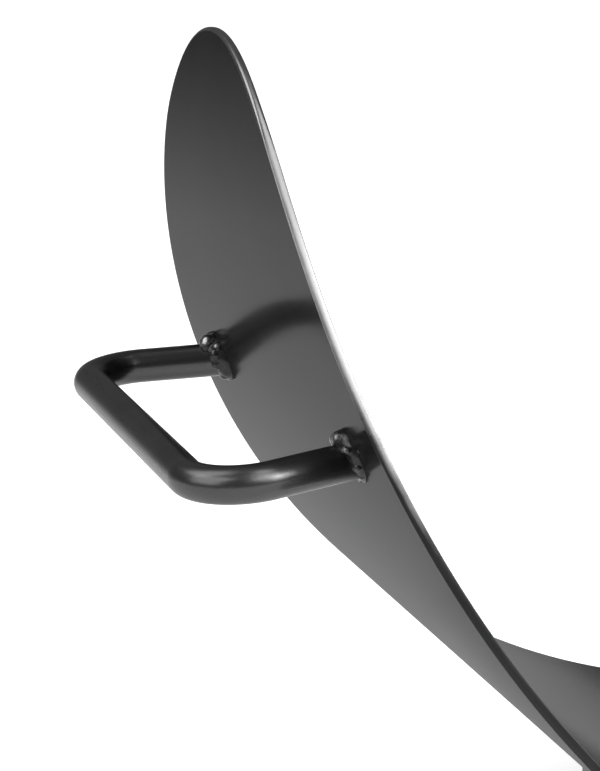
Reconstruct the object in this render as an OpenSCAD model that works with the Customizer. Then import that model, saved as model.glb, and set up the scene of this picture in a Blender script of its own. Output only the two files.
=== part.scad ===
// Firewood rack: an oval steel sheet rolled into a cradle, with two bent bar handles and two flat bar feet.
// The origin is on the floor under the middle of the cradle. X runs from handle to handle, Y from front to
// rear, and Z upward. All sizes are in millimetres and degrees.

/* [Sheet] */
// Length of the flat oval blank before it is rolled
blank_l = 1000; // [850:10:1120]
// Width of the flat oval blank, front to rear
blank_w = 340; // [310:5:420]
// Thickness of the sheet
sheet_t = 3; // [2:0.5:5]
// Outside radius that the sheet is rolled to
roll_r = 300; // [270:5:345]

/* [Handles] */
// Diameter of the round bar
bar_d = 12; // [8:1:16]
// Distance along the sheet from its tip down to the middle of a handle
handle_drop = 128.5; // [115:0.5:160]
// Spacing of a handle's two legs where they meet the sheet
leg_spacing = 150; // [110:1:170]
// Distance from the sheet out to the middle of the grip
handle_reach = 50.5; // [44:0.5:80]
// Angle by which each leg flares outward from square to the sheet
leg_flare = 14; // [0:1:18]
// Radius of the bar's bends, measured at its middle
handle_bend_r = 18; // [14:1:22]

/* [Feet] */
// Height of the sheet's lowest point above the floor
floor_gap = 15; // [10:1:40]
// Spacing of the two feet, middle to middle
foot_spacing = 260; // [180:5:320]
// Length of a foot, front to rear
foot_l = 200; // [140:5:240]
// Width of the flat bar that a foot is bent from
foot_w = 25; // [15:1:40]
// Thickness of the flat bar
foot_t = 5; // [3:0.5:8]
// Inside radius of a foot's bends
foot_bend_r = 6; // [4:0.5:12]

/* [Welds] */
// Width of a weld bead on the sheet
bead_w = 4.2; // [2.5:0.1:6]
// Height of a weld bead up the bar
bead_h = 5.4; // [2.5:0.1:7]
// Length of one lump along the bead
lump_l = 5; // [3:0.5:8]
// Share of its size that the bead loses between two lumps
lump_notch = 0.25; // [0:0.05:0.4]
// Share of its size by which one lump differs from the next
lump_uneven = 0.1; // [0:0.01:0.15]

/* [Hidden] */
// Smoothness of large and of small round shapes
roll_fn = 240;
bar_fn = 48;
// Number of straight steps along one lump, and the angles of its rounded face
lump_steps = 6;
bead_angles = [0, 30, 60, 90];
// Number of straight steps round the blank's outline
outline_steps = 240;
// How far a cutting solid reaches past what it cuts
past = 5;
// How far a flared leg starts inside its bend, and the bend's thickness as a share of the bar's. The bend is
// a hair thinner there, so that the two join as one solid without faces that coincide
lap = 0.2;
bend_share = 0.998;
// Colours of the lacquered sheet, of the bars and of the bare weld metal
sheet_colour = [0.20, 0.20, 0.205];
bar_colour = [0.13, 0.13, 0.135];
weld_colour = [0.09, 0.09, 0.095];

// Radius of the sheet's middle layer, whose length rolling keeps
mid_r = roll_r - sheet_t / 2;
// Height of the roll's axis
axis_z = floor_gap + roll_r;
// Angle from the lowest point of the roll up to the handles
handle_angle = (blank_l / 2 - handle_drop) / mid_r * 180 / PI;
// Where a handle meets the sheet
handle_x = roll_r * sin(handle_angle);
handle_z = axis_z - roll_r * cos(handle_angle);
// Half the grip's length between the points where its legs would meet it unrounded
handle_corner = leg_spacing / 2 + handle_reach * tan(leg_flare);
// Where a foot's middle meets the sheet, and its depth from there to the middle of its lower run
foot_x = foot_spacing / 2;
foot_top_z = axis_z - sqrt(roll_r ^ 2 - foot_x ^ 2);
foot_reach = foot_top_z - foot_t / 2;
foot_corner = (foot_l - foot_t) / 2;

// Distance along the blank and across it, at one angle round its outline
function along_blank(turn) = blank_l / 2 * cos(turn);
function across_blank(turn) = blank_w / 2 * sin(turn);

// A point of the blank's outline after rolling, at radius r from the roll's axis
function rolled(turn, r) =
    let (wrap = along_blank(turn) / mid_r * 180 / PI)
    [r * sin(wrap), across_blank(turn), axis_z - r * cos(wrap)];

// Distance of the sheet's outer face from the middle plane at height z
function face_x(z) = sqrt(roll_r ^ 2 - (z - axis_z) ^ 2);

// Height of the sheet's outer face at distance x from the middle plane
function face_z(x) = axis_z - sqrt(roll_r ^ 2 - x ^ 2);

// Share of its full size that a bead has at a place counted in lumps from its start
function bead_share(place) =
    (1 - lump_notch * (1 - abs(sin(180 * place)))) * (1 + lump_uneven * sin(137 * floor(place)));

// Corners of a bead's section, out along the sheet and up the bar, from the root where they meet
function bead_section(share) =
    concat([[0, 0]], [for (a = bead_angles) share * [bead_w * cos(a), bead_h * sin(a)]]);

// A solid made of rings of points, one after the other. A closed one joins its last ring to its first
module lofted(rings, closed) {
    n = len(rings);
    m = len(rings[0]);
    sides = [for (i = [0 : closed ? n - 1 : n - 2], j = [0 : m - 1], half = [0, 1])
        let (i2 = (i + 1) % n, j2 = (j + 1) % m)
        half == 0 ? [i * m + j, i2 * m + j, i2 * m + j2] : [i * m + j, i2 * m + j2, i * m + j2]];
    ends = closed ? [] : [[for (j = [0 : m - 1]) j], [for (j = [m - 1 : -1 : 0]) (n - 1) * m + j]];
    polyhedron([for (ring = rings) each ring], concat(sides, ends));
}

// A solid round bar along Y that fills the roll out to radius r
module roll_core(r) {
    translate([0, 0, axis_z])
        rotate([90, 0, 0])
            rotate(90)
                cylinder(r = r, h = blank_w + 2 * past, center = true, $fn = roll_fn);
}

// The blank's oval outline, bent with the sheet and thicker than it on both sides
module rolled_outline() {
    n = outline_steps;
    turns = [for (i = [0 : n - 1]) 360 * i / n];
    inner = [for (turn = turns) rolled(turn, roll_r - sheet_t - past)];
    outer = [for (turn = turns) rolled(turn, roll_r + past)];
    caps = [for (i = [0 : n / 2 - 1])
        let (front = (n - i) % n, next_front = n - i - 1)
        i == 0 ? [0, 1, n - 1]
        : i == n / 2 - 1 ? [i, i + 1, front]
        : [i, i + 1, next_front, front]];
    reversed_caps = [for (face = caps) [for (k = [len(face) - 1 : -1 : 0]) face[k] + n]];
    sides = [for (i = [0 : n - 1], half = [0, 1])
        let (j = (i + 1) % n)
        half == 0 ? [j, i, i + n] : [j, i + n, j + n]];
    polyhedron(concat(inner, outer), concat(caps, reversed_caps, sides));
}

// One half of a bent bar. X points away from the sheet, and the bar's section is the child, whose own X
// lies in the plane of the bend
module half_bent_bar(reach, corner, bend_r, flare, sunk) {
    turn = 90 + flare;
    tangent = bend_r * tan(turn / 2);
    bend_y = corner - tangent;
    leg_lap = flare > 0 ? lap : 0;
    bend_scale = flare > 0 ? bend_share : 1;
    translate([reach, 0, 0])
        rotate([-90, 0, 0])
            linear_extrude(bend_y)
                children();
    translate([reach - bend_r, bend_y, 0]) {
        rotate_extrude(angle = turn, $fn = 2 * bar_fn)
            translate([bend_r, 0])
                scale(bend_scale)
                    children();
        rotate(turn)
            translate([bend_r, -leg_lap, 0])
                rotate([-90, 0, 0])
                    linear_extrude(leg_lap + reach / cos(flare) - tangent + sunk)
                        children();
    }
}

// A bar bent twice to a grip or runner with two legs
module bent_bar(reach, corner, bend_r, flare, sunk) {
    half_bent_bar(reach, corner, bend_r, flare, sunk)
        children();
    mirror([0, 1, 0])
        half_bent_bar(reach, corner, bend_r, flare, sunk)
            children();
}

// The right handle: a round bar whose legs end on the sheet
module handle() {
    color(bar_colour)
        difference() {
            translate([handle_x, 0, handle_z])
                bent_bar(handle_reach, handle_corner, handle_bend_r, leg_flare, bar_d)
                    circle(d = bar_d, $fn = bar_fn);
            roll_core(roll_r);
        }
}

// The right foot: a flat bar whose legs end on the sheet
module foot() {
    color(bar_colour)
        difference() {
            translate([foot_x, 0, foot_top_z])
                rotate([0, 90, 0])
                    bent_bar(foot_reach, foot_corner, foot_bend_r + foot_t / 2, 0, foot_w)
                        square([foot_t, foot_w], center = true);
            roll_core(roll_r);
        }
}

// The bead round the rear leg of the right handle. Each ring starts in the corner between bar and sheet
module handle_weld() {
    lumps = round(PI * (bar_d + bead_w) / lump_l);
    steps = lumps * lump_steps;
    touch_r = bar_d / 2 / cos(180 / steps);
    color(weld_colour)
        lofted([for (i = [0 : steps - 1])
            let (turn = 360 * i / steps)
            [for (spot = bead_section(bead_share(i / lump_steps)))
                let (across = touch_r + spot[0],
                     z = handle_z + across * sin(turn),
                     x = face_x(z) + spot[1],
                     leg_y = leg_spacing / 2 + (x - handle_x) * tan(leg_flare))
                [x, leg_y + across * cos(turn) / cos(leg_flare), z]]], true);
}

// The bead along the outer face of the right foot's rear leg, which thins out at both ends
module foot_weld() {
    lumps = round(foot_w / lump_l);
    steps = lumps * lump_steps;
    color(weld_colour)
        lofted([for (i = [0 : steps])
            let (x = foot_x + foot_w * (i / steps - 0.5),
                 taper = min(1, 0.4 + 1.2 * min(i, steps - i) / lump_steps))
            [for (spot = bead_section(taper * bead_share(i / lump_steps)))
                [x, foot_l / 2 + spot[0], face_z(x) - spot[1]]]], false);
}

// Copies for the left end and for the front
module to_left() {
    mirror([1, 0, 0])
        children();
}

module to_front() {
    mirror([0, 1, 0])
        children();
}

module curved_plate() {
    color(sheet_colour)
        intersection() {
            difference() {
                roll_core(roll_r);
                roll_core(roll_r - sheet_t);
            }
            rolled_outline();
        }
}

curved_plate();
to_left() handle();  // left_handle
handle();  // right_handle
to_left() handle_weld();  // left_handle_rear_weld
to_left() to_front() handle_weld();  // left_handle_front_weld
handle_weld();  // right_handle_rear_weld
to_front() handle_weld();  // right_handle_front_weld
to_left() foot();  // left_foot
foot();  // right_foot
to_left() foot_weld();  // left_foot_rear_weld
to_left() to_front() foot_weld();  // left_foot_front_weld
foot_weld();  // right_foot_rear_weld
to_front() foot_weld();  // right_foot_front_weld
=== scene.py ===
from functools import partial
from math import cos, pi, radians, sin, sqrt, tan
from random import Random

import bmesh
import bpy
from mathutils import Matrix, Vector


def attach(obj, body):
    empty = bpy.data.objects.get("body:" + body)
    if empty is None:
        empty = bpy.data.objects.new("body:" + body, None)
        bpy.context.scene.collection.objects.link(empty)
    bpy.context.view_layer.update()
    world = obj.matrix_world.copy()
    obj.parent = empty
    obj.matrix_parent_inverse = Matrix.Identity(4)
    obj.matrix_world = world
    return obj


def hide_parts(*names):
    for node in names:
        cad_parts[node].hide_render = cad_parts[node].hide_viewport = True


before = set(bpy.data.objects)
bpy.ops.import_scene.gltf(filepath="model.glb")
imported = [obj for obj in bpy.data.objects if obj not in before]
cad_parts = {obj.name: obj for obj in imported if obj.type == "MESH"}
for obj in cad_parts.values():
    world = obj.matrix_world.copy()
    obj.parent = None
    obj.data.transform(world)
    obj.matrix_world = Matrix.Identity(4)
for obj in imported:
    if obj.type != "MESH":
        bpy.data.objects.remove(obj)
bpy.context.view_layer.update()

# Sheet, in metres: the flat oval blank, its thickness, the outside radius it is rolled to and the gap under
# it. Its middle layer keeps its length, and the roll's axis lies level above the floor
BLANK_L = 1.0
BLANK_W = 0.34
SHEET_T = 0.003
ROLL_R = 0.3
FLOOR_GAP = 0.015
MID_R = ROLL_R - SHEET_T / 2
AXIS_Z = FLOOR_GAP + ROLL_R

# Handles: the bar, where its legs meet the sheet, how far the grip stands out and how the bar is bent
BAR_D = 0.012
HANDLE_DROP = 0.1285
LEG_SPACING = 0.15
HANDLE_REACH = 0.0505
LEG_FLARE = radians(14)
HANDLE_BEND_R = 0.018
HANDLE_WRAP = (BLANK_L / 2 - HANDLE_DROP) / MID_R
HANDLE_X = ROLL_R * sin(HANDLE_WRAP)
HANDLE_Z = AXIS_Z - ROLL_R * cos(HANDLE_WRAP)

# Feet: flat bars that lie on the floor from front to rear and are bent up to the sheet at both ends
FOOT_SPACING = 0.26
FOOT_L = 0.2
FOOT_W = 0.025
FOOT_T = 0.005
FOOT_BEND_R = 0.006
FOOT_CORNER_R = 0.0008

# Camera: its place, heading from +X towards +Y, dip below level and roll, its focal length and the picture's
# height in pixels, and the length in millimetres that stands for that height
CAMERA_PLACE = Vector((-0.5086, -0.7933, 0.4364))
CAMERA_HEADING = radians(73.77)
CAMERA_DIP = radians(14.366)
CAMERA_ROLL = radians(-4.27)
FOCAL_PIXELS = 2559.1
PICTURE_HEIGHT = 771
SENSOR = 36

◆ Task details
Your task is to output exactly the lines from the one with "curved_plate();" through the one with "bpy.data.objects.remove(obj)", counting both ends.

◆ Output for this task
curved_plate();
to_left() handle();  // left_handle
handle();  // right_handle
to_left() handle_weld();  // left_handle_rear_weld
to_left() to_front() handle_weld();  // left_handle_front_weld
handle_weld();  // right_handle_rear_weld
to_front() handle_weld();  // right_handle_front_weld
to_left() foot();  // left_foot
foot();  // right_foot
to_left() foot_weld();  // left_foot_rear_weld
to_left() to_front() foot_weld();  // left_foot_front_weld
foot_weld();  // right_foot_rear_weld
to_front() foot_weld();  // right_foot_front_weld
=== scene.py ===
from functools import partial
from math import cos, pi, radians, sin, sqrt, tan
from random import Random

import bmesh
import bpy
from mathutils import Matrix, Vector


def attach(obj, body):
    empty = bpy.data.objects.get("body:" + body)
    if empty is None:
        empty = bpy.data.objects.new("body:" + body, None)
        bpy.context.scene.collection.objects.link(empty)
    bpy.context.view_layer.update()
    world = obj.matrix_world.copy()
    obj.parent = empty
    obj.matrix_parent_inverse = Matrix.Identity(4)
    obj.matrix_world = world
    return obj


def hide_parts(*names):
    for node in names:
        cad_parts[node].hide_render = cad_parts[node].hide_viewport = True


before = set(bpy.data.objects)
bpy.ops.import_scene.gltf(filepath="model.glb")
imported = [obj for obj in bpy.data.objects if obj not in before]
cad_parts = {obj.name: obj for obj in imported if obj.type == "MESH"}
for obj in cad_parts.values():
    world = obj.matrix_world.copy()
    obj.parent = None
    obj.data.transform(world)
    obj.matrix_world = Matrix.Identity(4)
for obj in imported:
    if obj.type != "MESH":
        bpy.data.objects.remove(obj)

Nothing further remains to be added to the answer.